Since few people can commit themselves to constant growth (it’s fucking exhausting, and the distractions grow more plentiful, and more addictive every day) it also stands to reason that the pool of people you can actually connect with becomes smaller and smaller.
If you work in a specialist field, then it’s even smaller still:
There’s a baseline of knowledge required just to discuss things like marketing, funnels, offers, value staircases. This can narrow the pool of people who can participate in any meaningful discussion about a work topic, unless they also work in that field.
Ie. Talking to Doctors about Doctoring is incomprehensible, unless you’re also Doctor:
“OMG today I had x2 Post-op day 2’s; both with creatinine’s bumped, lactate’s normalized, but still tachy with a soft pressure, so I’m thinking prerenal AKI versus early sepsis.”
“oh man, I would deffo’s trend the CBC, repeat cultures if he spikes, hold the ACE, give a cautious bolus, and keep him NPO, let the surgeons deal with that mess, LOL ROFLCOPTERS”
Running a business has it’s own raft of challenges that only business owners will understand. Similarly, self-improvement, and lifestyle design has it’s own lexicon, reading list, baseline of understanding required to talk about it deeply.
So suddenly the pool of people you can make friends with has shrunk:
“everyone in my school”
↓
“everyone in my school who went on to study architecture”
↓
“everyone why left architecture to start their own business”
↓
“everyone who started their own business and have kids”
↓
“everyone who started their own business and have kids and is obsessed with lifestyle design”
It’s easy to be limited to banal small-talk with most people you meet;
Many people aren’t ready for an expanded perspective, they haven’t read the books you’ve read, they have no experience of the challenges you’ve faced, have no interest in starting their own business.
Self growth is lonely
– Dan Koe, The Art of Focus
But don’t worry about this:
I’ve come to believe it comes down to the depth of conversation and a harmony in the level of thinking. I realise this may sound pretentious and elitist;
“I’ve read a few books, now I am a thinker”
So when someone does something self-centred, or narrow minded,
or gives in to their emotions instead of logic…
when I want to shake them and say
“Can’t you see yourself? are you a child?!”
instead, I try to remind myself I behave like that at times too.
I try to remind myself everyone is doing the best they can with the level of awareness they have, and the knowledge and tools at their disposal.
But people behave based on their own experiences, and do what they can with the knowledge they have.
This isn’t some race to a goal that you have determined for yourself.
If people aren’t ready or interested in pursuing self-growth it’s not your job to educate them or push them to it; That would be a quick route to being a pretentious twat.
On a fundamental level, we all have the same problems with different contexts or flavours.
It’s entirely possible to deeply connect with someone over these shared, universal, challenges of life. But still, it’s easy to become estranged as your pool of people with similar life experiences shrinks.

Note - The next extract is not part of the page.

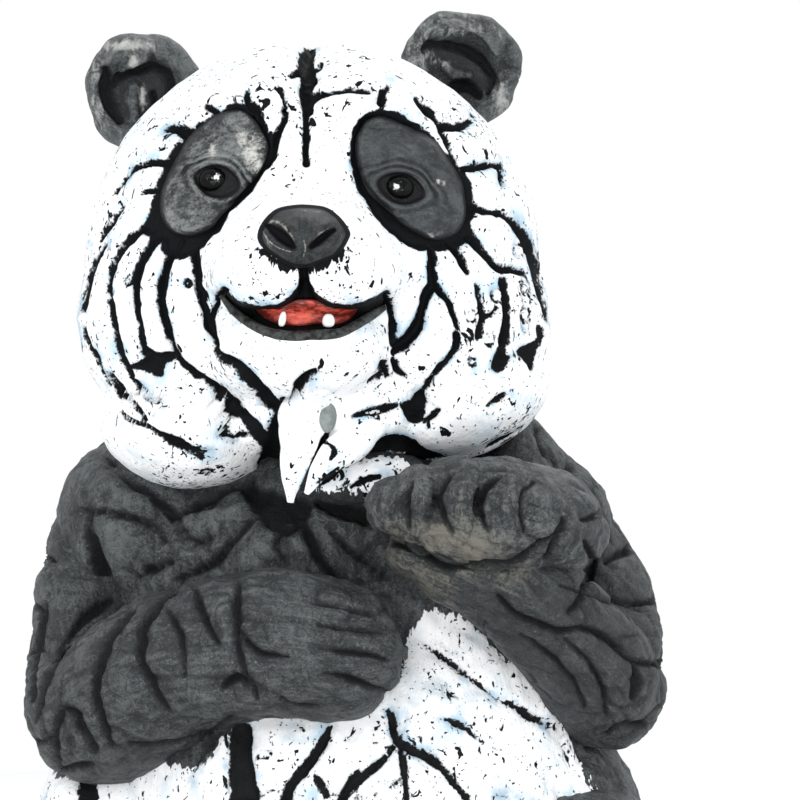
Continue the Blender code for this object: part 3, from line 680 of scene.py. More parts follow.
print("head")
head = {
    "middle": (313.0, 285.0, -30.0),
    "lobes": (
        ((313, 262, -25), (232, 190, 224), 0),
        ((182, 326, -70), (104, 120, 100), 8),
        ((445, 335, -70), (106, 120, 112), -8),
        ((186, 426, -75), (84, 112, 62), 6),
        ((454, 404, -75), (88, 105, 50), -16),
        ((304, 262, -185), (92, 108, 70), 0),
        ((268, 280, -205), (52, 82, 36), 0),
        ((345, 280, -205), (54, 82, 36), 0),
        ((303, 352, -168), (92, 110, 54), 0),
        ((330, 415, -120), (100, 95, 50), 0),
        ((252, 122, -92), (58, 88, 46), -18),
        ((366, 120, -92), (60, 88, 46), 18),
    ),
    "rings": 230,
    "around": 380,
    # cracks: (column, row, width) along each
    "cracks": (
        ((312, 44, 6), (307, 52, 13), (306, 62, 14), (309, 74, 12), (307, 88, 9)),
        ((307, 68, 8), (298, 70, 8), (291, 74, 4)),
        ((309, 66, 9), (317, 66, 6), (322, 60, 2)),
        ((306, 88, 8), (307, 98, 14), (308, 108, 10)),
        ((310, 98, 9), (318, 94, 7), (334, 90, 3), (350, 88, 3), (371, 90, 3)),
        ((307, 107, 5), (306, 116, 5), (306, 134, 6), (305, 148, 6), (306, 161, 6)),
        ((278, 86, 3), (286, 96, 4), (286, 108, 3), (283, 122, 5), (276, 136, 7), (271, 150, 8),
         (268, 160, 6)),
        ((247, 88, 3), (246, 96, 6), (252, 106, 9), (262, 116, 6)),
        ((204, 105, 4), (211, 110, 6), (219, 115, 5)),
        ((165, 128, 4), (174, 127, 8), (184, 132, 10), (192, 132, 7)),
        ((383, 100, 9), (384, 92, 7), (390, 84, 4)),
        ((418, 98, 4), (424, 104, 8), (432, 111, 9), (439, 119, 4)),
        ((438, 119, 2), (446, 134, 3), (453, 150, 3), (461, 168, 2)),
        ((445, 124, 8), (456, 126, 6), (464, 124, 7), (471, 119, 4)),
        ((466, 168, 6), (480, 165, 6), (492, 164, 5), (503, 163, 4)),
        ((500, 163, 4), (504, 172, 5), (505, 184, 3)),
        ((176, 156, 8), (164, 160, 6), (150, 162, 5), (141, 165, 5), (130, 171, 4), (121, 181, 3),
         (114, 192, 2)),
        ((158, 188, 5), (149, 190, 4), (141, 192, 2)),
        ((121, 206, 2), (113, 216, 5), (105, 228, 4), (98, 239, 3)),
        ((104, 244, 2), (94, 260, 4), (86, 284, 6), (81, 310, 4)),
        ((142, 228, 7), (130, 237, 7), (119, 250, 5), (111, 268, 4), (108, 290, 4), (111, 318, 5),
         (117, 346, 5), (130, 377, 4)),
        ((156, 236, 9), (148, 248, 8), (139, 264, 8), (134, 286, 7), (136, 312, 5), (140, 332, 4),
         (143, 354, 6)),
        ((176, 240, 12), (170, 252, 9), (164, 272, 8), (160, 298, 8), (167, 328, 8), (170, 338, 6)),
        ((170, 336, 5), (174, 346, 4), (180, 360, 4)),
        ((192, 246, 8), (193, 260, 8), (197, 285, 6), (206, 316, 6), (213, 344, 5)),
        ((213, 350, 5), (219, 357, 8), (231, 365, 12), (243, 376, 13), (256, 389, 12), (270, 403, 12),
         (282, 416, 11)),
        ((180, 360, 4), (188, 368, 5), (198, 376, 5), (209, 384, 5), (221, 394, 8)),
        ((283, 404, 9), (277, 420, 12), (273, 440, 18), (271, 462, 22), (272, 484, 26), (270, 512, 28)),
        ((118, 410, 2), (127, 419, 4), (143, 425, 4), (151, 430, 3), (163, 437, 6), (177, 444, 10),
         (190, 451, 7), (208, 454, 1)),
        ((109, 374, 2), (119, 388, 4), (131, 400, 4), (144, 419, 4)),
        ((132, 382, 3), (142, 391, 6), (152, 397, 5), (164, 404, 2)),
        ((221, 435, 2), (228, 433, 4), (238, 435, 4), (250, 436, 2)),
        ((82, 328, 2), (86, 343, 3), (94, 356, 3), (101, 370, 2), (107, 386, 2)),
        ((111, 383, 2), (120, 398, 2)),
        ((315, 373, 5), (306, 379, 9), (299, 389, 9), (294, 402, 7)),
        ((331, 430, 3), (324, 441, 5), (317, 458, 5), (311, 476, 6), (305, 492, 7)),
        ((352, 418, 2), (364, 414, 6), (378, 411, 7), (390, 407, 6), (399, 403, 3)),
        ((383, 371, 3), (387, 364, 5), (389, 378, 3)),
        ((371, 384, 2), (379, 379, 4), (385, 374, 2)),
        ((397, 361, 4), (398, 371, 5), (405, 377, 3)),
        ((373, 421, 3), (379, 428, 6), (378, 438, 4)),
        ((474, 206, 8), (484, 210, 6), (498, 213, 4), (509, 217, 6), (519, 226, 8), (530, 242, 9),
         (535, 258, 9), (539, 274, 7), (542, 290, 5), (546, 305, 3), (549, 322, 2)),
        ((472, 236, 8), (479, 246, 7), (488, 256, 6), (500, 266, 8), (514, 268, 7), (526, 272, 4)),
        ((453, 242, 9), (461, 256, 8), (468, 270, 5)),
        ((432, 248, 8), (433, 262, 7), (434, 276, 7), (434, 285, 10)),
        ((433, 285, 9), (426, 297, 10), (421, 312, 8), (416, 328, 11), (406, 341, 12), (398, 352, 7)),
        ((436, 285, 7), (446, 298, 6), (453, 313, 6), (458, 328, 4)),
        ((457, 334, 7), (456, 348, 6), (446, 362, 5), (436, 372, 4), (427, 386, 6)),
        ((477, 284, 3), (481, 300, 4), (484, 314, 5), (492, 314, 4), (499, 306, 2)),
        ((484, 318, 5), (481, 328, 5), (479, 338, 4)),
        ((504, 280, 7), (507, 292, 6), (508, 306, 7), (508, 320, 8), (505, 342, 10)),
        ((489, 408, 2), (499, 400, 5), (508, 395, 3)),
        ((424, 422, 4), (431, 418, 6), (438, 410, 4)),
        ((303, 262, 8), (304, 272, 8), (304, 282, 9), (305, 290, 12)),
        ((222, 292, 6), (217, 298, 6), (214, 308, 5), (211, 322, 5), (211, 334, 5), (213, 346, 5)),
        ((388, 297, 6), (391, 308, 5), (393, 324, 5), (397, 344, 6)),
        # the last: a black band under the head's lower edge, painted shadow of the gap between head and chest
        ((344, 468, 8), (360, 460, 11), (377, 452, 14), (392, 447, 18), (408, 448, 14), (422, 457, 10),
         (442, 463, 9), (464, 464, 10), (484, 460, 12)),
    ),
    # filled dark places
    "blots": (
        ((231, 103), (246, 105), (256, 113), (265, 124), (271, 138), (275, 151), (271, 163), (264, 169),
         (256, 181), (246, 193), (233, 206), (223, 216), (216, 228), (203, 242), (190, 253), (172, 258),
         (160, 250), (158, 240), (141, 232), (145, 221), (151, 204), (154, 186), (160, 170), (166, 156),
         (174, 146), (181, 138), (190, 130), (203, 120), (218, 110)),
        ((360, 121), (364, 116), (372, 111), (383, 108), (400, 113), (412, 120), (425, 128), (435, 136),
         (444, 146), (454, 160), (461, 169), (470, 177), (473, 184), (474, 196), (477, 208), (474, 221),
         (474, 232), (468, 241), (459, 246), (446, 249), (432, 250), (416, 248), (405, 242), (396, 233),
         (386, 223), (375, 211), (365, 198), (359, 186), (354, 172), (351, 158), (351, 143), (353, 131)),
        ((131, 368), (143, 360), (146, 350), (158, 354), (176, 353), (177, 358), (165, 366), (160, 379),
         (150, 374), (138, 372)),
        ((426, 385), (423, 396), (424, 408), (420, 420), (411, 422), (405, 408), (402, 404), (412, 398)),
        ((505, 340), (507, 356), (512, 355), (509, 368), (497, 372), (494, 366), (498, 352)),
        ((519, 353), (528, 346), (540, 338), (541, 326), (545, 332), (540, 352), (533, 370), (529, 362)),
        ((330, 484), (350, 470), (380, 462), (410, 458), (440, 467), (476, 463), (492, 446), (512, 436),
         (534, 430), (562, 440), (540, 500), (430, 530), (330, 530)),
        ((225, 394), (234, 402), (242, 409), (250, 417), (258, 426), (266, 435), (277, 437), (284, 460),
         (292, 500), (300, 530), (230, 530), (247, 486), (259, 474), (267, 463), (263, 452), (253, 440),
         (243, 428), (233, 414)),
    ),
    "blotDepth": 8.0,
    "stamps": ((521, 250, 5.5), (473, 316, 5.0), (528, 286, 5.0), (529, 299, 4.0), (527, 314, 5.0),
               (529, 327, 4.5), (491, 339, 5.0), (498, 294, 6.0), (473, 363, 4.0), (187, 283, 3.0),
               (126, 280, 3.0)),
    # where more of the black shows: column, row, radius, share
    "busy": (
        (190, 482, 52, 0.95), (250, 470, 30, 0.5), (262, 288, 36, 0.85), (345, 288, 34, 0.55),
        (335, 352, 40, 0.2), (520, 425, 40, 0.8), (470, 352, 40, 0.4), (515, 300, 34, 0.55),
        (455, 108, 46, 0.5), (380, 62, 50, 0.35), (240, 74, 50, 0.35), (150, 146, 40, 0.45),
        (105, 250, 40, 0.5), (318, 130, 40, 0.4), (370, 440, 26, 0.4), (285, 330, 30, 0.2),
        (90, 340, 30, 0.4), (538, 230, 36, 0.45), (245, 360, 30, 0.35),
    ),
}
headPoints = lobedGrid(head, (-0.05, -1.0, 0.10), head["rings"], head["around"], near=0.6)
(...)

Age, income, religion, etc doesn’t seem to matter much as a gauge for connection:
Sometimes spending mere minutes with some people my own age seems like an eternity, covering banal topics, the latest Netflix shows and gossip yet I can spend hours with our retired neighbours in engaged conversation that flies by in minutes
When you can find someone on the same level of thinking,
who have experienced the same challenges,
or hold the same values,
you connect deeply.
It may seem like friends are melting away, your social circle is shrinking…
But think quality over quantity.
What’s left is the enriched version of your community.